MR. DARCY, VAMPYRE
Publishers Weekly’s Calvin
Reid couldn’t help himself: he injected a mild note of wonderment into his
report about the impending arrival of a new graphic novel: “It had to happen,”
he said, continuing: “Following the success of Quirk Book's best-selling
transformation of Jane Austen's
classic novel Pride and Prejudice
into, well, a zombie novel, Del Rey Books announced plans to turn the result,
Seth Grahame-Smith’s Pride and Prejudice
and Zombies, into a graphic novel” to be published in 2010. Zombies and
vampires festoon the newsstands — and now, the bookstalls. Mr. Darcy, Vampyre, Amanda Gange’s sequel to Pride and Prejudice in which Elizabeth Bennett’s beau/husband
reveals his true nature (vampirism is the reason he’s so moody), arrives in
early August. Then, still plowing up Jane Austen’s ground, comes Sense and Sensibility and Sea Monsters
in which, quoth Carol Memmott in USA
Today, Austen’s Colonel Brandon has tentacles growing out of his chin.
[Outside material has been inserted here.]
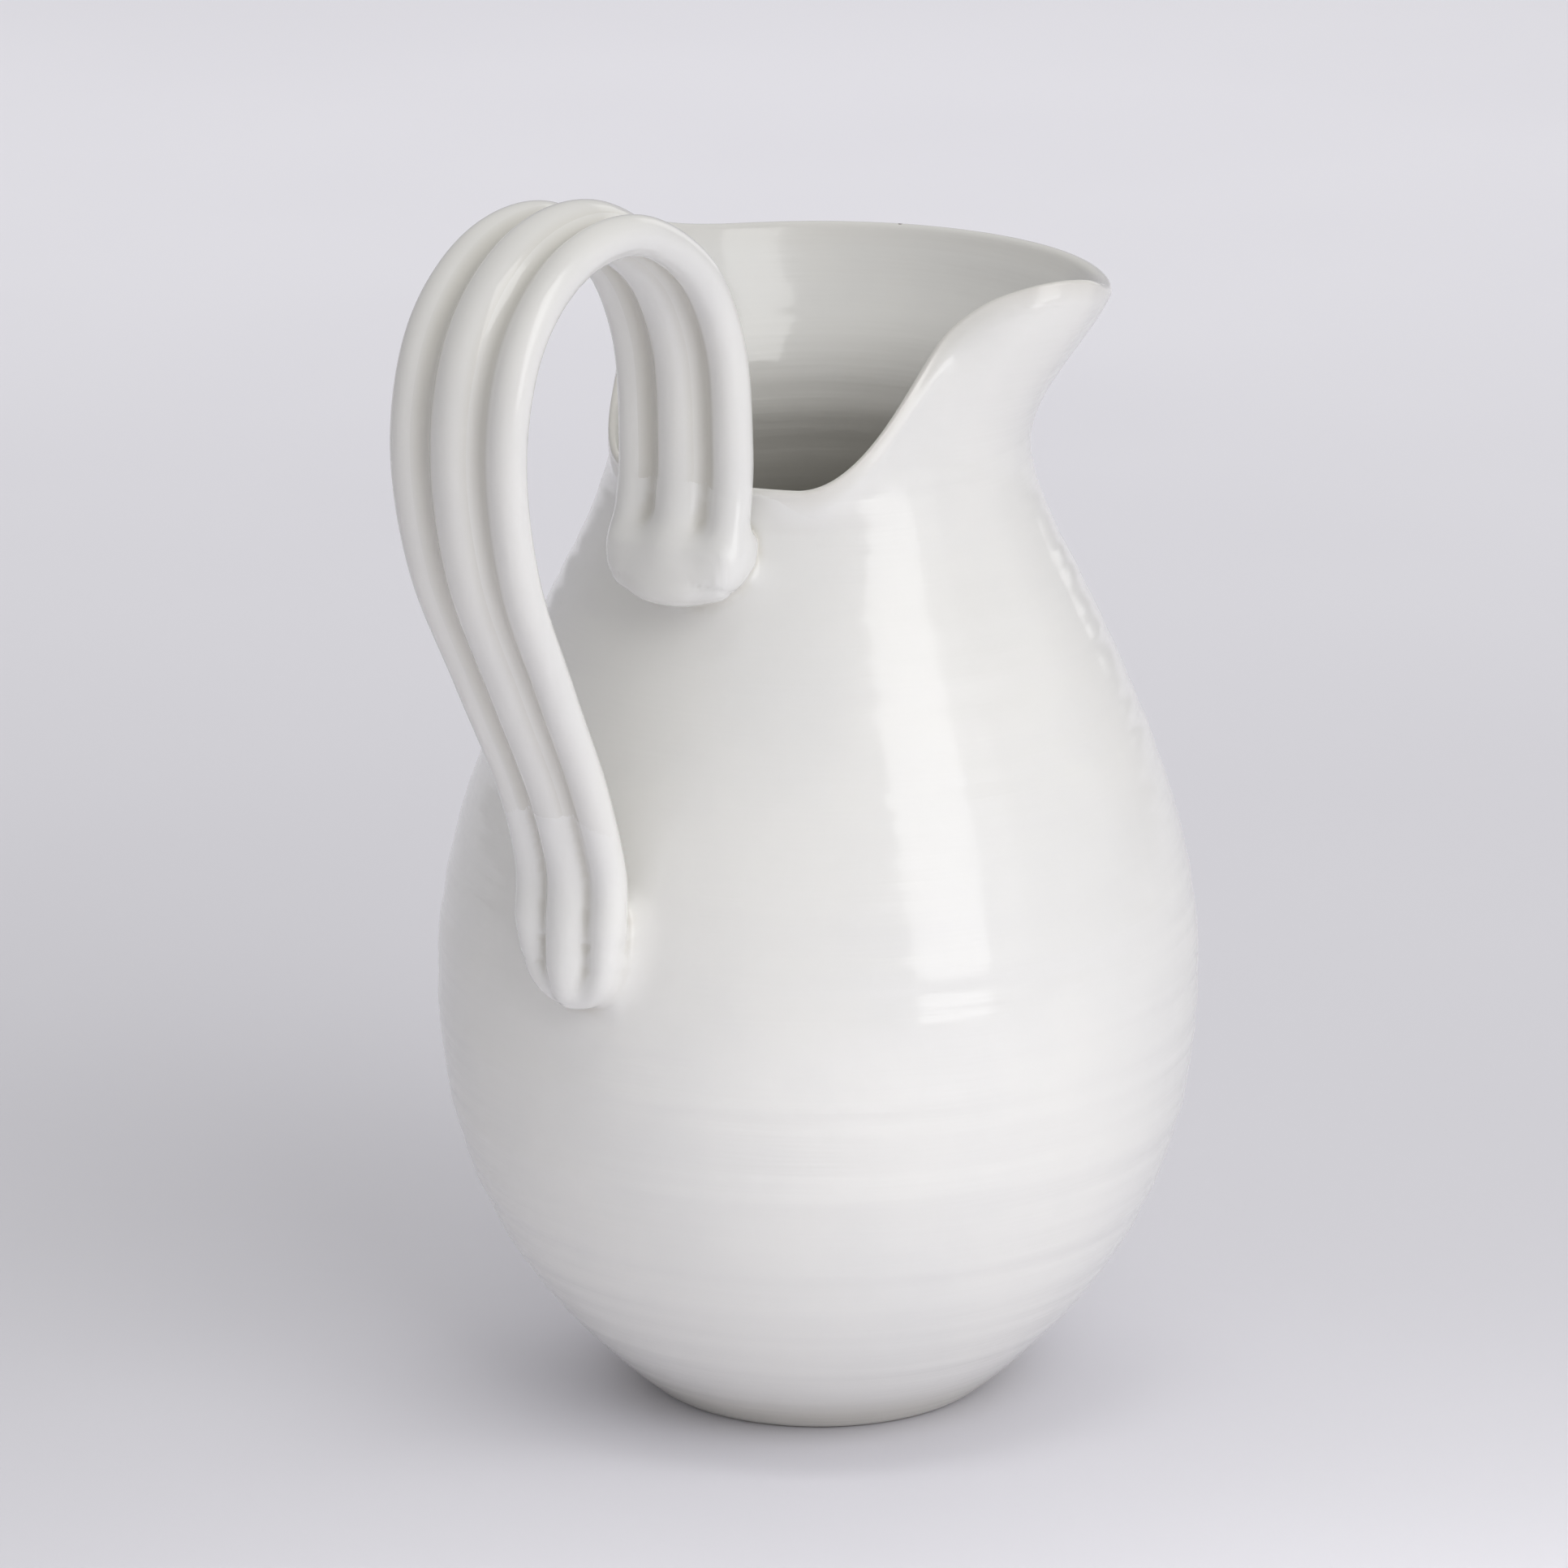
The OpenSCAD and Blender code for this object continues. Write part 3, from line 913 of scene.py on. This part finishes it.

Coming
in December, a pair of Austen enhancements: Darcy’s
Hunger: A Vampire Retelling of Jane Austen’s Price and Prejudice by Regina
Jeffers and Jane Bites Back by
Michael Thomas Ford. And Grange is working on a Pride and Prejudice prequel about Darcy the vampire. Next, I
suppose, the graphic novel versions of them all. It is inevitable: writers and
publishers are desperate to find things to write about that won’t make some
cluster of concerned humanity angry enough to protest and rush, frothing at the
mouth, to the barricades with picket signs. The undead, presumably, can’t
protest. And vampires? Well, they’re always out for blood anyhow. But why pick
on proper little Jane Austen? She’s probably throwing up in her reticule.